The CFF cave consists of n caverns connected by n-1 passageways. For every pair of caverns, there is a unique path from one to the other without leaving the cave. Explosives are placed in certain caverns. Each passageway has a fuse attached. In every cavern, the fuses of adjacent passageways meet at a single point, and if the cavern contains explosives, they are connected to the explosives. The time it takes for the fire to burn through the fuse between two adjacent caverns is exactly one unit of time. Moreover, as soon as the fire reaches a cavern containing explosives, the explosives will immediately detonate.

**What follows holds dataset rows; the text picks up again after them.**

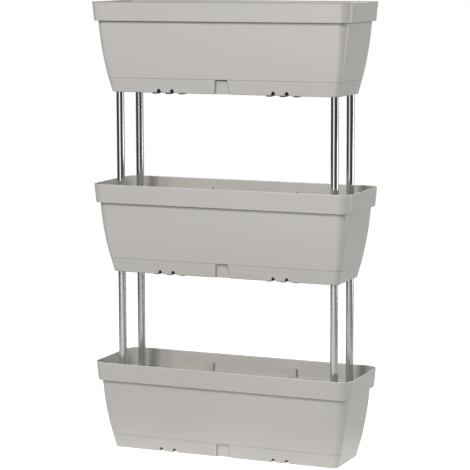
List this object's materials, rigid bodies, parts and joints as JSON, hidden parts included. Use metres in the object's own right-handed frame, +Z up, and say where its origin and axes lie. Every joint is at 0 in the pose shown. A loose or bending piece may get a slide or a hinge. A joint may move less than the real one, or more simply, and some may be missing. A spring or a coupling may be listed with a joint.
{
  "type": "modular vertical planter",
  "caption": "Free-standing tiered planter: long tapered troughs with clip-on water trays, stacked on round steel tubes that plug onto spigots in the trough floors.",
  "frame": {"origin": "on the ground under the middle of the stack", "axes": "+Z up, +X along the troughs to the viewer's right, -Y is the front, with the recess in the trays' front wall"},
  "size_m": [0.6, 0.194, 0.986],
  "materials": {
    "trough_plastic": "satin moulded polypropylene, warm light grey",
    "tray_plastic": "satin moulded polypropylene, warm light grey",
    "spigot_plastic": "satin moulded polypropylene, grey",
    "zinc_lower": "dull zinc-plated steel tube",
    "zinc_middle": "bright zinc-plated steel tube"
  },
  "bodies": {
    "base_tray": {"tray_lower": "tray_plastic"},
    "lower_module": {"trough_lower": "trough_plastic", "spigot_lower_front_left": "spigot_plastic", "spigot_lower_front_right": "spigot_plastic", "spigot_lower_back_left": "spigot_plastic", "spigot_lower_back_right": "spigot_plastic", "tube_lower_front_left": "zinc_lower", "tube_lower_front_right": "zinc_lower", "tube_lower_back_left": "zinc_lower", "tube_lower_back_right": "zinc_lower"},
    "middle_module": {"trough_middle": "trough_plastic", "spigot_middle_front_left": "spigot_plastic", "spigot_middle_front_right": "spigot_plastic", "spigot_middle_back_left": "spigot_plastic", "spigot_middle_back_right": "spigot_plastic", "tube_middle_front_left": "zinc_middle", "tube_middle_front_right": "zinc_middle", "tube_middle_back_left": "zinc_middle", "tube_middle_back_right": "zinc_middle"},
    "middle_tray": {"tray_middle": "tray_plastic"},
    "upper_module": {"trough_upper": "trough_plastic", "spigot_upper_front_left": "spigot_plastic", "spigot_upper_front_right": "spigot_plastic", "spigot_upper_back_left": "spigot_plastic", "spigot_upper_back_right": "spigot_plastic"},
    "upper_tray": {"tray_upper": "tray_plastic"}
  },
  "joints": [
    {"name": "lower_lift", "type": "slide", "parent": "base_tray", "child": "lower_module", "axis": [0, 0, 1], "range_m": [0, 0.05]},
    {"name": "middle_lift", "type": "slide", "parent": "lower_module", "child": "middle_module", "axis": [0, 0, 1], "range_m": [0, 0.07]},
    {"name": "middle_tray_drop", "type": "slide", "parent": "middle_module", "child": "middle_tray", "axis": [0, 0, -1], "range_m": [0, 0.06]},
    {"name": "upper_lift", "type": "slide", "parent": "middle_module", "child": "upper_module", "axis": [0, 0, 1], "range_m": [0, 0.07]},
    {"name": "upper_tray_drop", "type": "slide", "parent": "upper_module", "child": "upper_tray", "axis": [0, 0, -1], "range_m": [0, 0.06]}
  ]
}
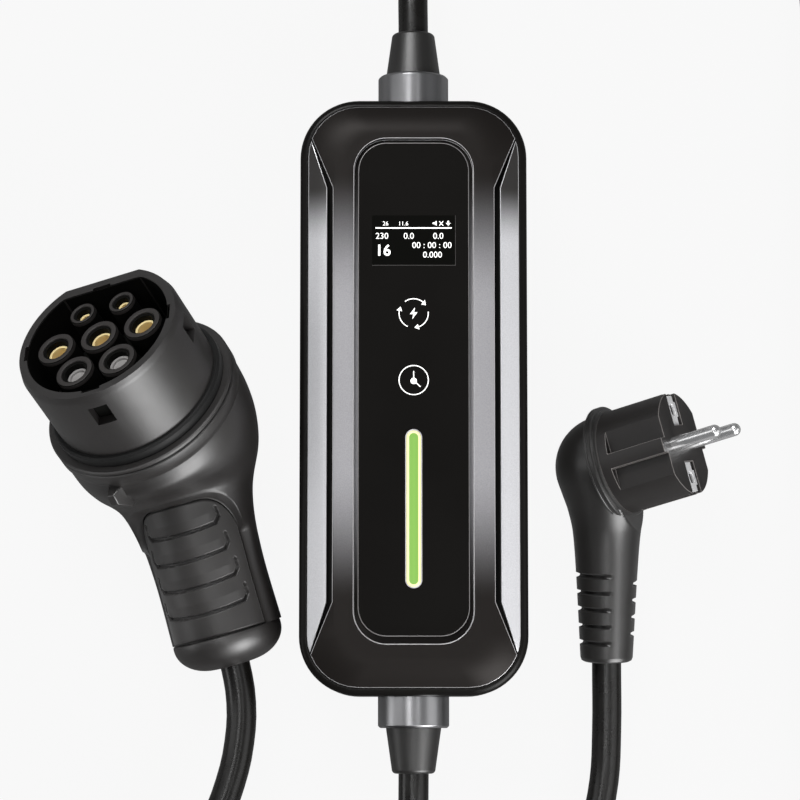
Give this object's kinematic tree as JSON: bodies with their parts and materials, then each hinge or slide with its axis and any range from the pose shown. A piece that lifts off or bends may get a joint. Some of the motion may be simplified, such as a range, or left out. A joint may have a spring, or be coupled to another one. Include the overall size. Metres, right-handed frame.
{
  "type": "portable electric car charging cable with in-line control box",
  "caption": "Portable car charging lead: a long control box with a glossy face and bright side trims between an angled mains plug and a pistol-grip vehicle connector.",
  "frame": {"origin": "centre of the control box's flat back, which lies on the table", "axes": "+Z out of the box's face, +Y along the box towards the mains lead, +X to the right of the face"},
  "size_m": [0.2986, 0.5649, 0.0939],
  "materials": {
    "case_black": "moulded black shell, satin gloss",
    "seal_rubber": "matt black seal",
    "steel": "zinc-plated steel",
    "bezel_graphite": "dark metallic paint",
    "trim_silver": "bright silver paint",
    "panel_gloss": "polished black",
    "display_glass": "black display with white figures",
    "light_green": "lit green, translucent",
    "copper": "bare copper alloy",
    "board_green": "green solder resist",
    "relay_black": "moulded black",
    "transformer_yellow": "yellow tape",
    "sensor_blue": "blue moulded ring",
    "collar_metal": "turned and plated metal",
    "boot_rubber": "matt black rubber",
    "connector_black": "fine-grained black",
    "carrier_black": "matt black insulator",
    "gold": "gold-plated contact",
    "blank_grey": "grey blank",
    "grip_rubber": "satin black soft grip",
    "plug_black": "fine-grained black",
    "pin_chrome": "nickel-plated brass",
    "plug_rubber": "satin black rubber",
    "cable_black": "satin black jacket",
    "tie_black": "woven hook-and-loop strap"
  },
  "bodies": {
    "root": {"rear_cover": "case_black", "front_housing": "case_black", "housing_seal": "seal_rubber", "case_screws": "steel", "face_bezel": "bezel_graphite", "side_trim_left": "trim_silver", "side_trim_right": "trim_silver", "front_panel": "panel_gloss", "display_module": "display_glass", "light_guide": "light_green", "touch_springs": "copper", "display_board": "board_green", "control_board": "board_green", "board_screws": "steel", "power_relays": "relay_black", "supply_transformer": "transformer_yellow", "current_sensor": "sensor_blue", "buzzer": "relay_black", "top_gland_collar": "collar_metal", "bottom_gland_collar": "collar_metal", "gland_nuts": "collar_metal", "top_cable_boot": "boot_rubber", "bottom_cable_boot": "boot_rubber", "connector_barrel": "connector_black", "contact_carrier": "carrier_black", "power_contacts": "gold", "signal_contacts": "gold", "contact_blanks": "blank_grey", "barrel_seal": "seal_rubber", "connector_body": "connector_black", "grip_insert": "grip_rubber", "connector_end_cap": "connector_black", "plug_body": "plug_black", "plug_pins": "pin_chrome", "earth_clips": "pin_chrome", "plug_cover": "plug_rubber", "mains_cord": "cable_black", "vehicle_cord_start": "cable_black", "vehicle_cord_coil": "cable_black", "vehicle_cord_end": "cable_black", "coil_tie": "tie_black"}
  },
  "joints": []
}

We want to ignite the fuses at m caverns (igniting at the intersection point of the fuses) so that after ignition, all explosives detonate in the shortest possible time. Write a program to determine this minimum possible time.

Input Format

The first line contains two integers n and m, representing the number of caverns in the cave and the number of fuses that can be ignited, respectively.
The next line contains n integers d~i~, where d~i~=1 indicates that cavern i contains explosives, and d~i~=0 indicates it does not.
The following n-1 lines each contain two integers a and b, representing a passageway connecting caverns a and b.

Output Format

A single integer representing the minimum time required to detonate all explosives.

7 2
1 0 1 1 0 1 1
1 3
2 3
3 4
4 5
5 6
5 7

1

Hint

【Sample Explanation】 We can ignite the fuses in caves 3 and 5. The explosives in cave 3 are detonated at time 0, while the explosives in caves 1, 4, 6, and 7 are detonated one unit of time later.

【Data Range】 For all data, 1 ≤ m ≤ n ≤ 3 × 10^5^, d_i ∈ {0,1}, 1 ≤ a < b ≤ n;
For 10% of the points, n ≤ 10;
For 40% of the points, n ≤ 10^3^.

Source

Adapted from POI 2011 problem.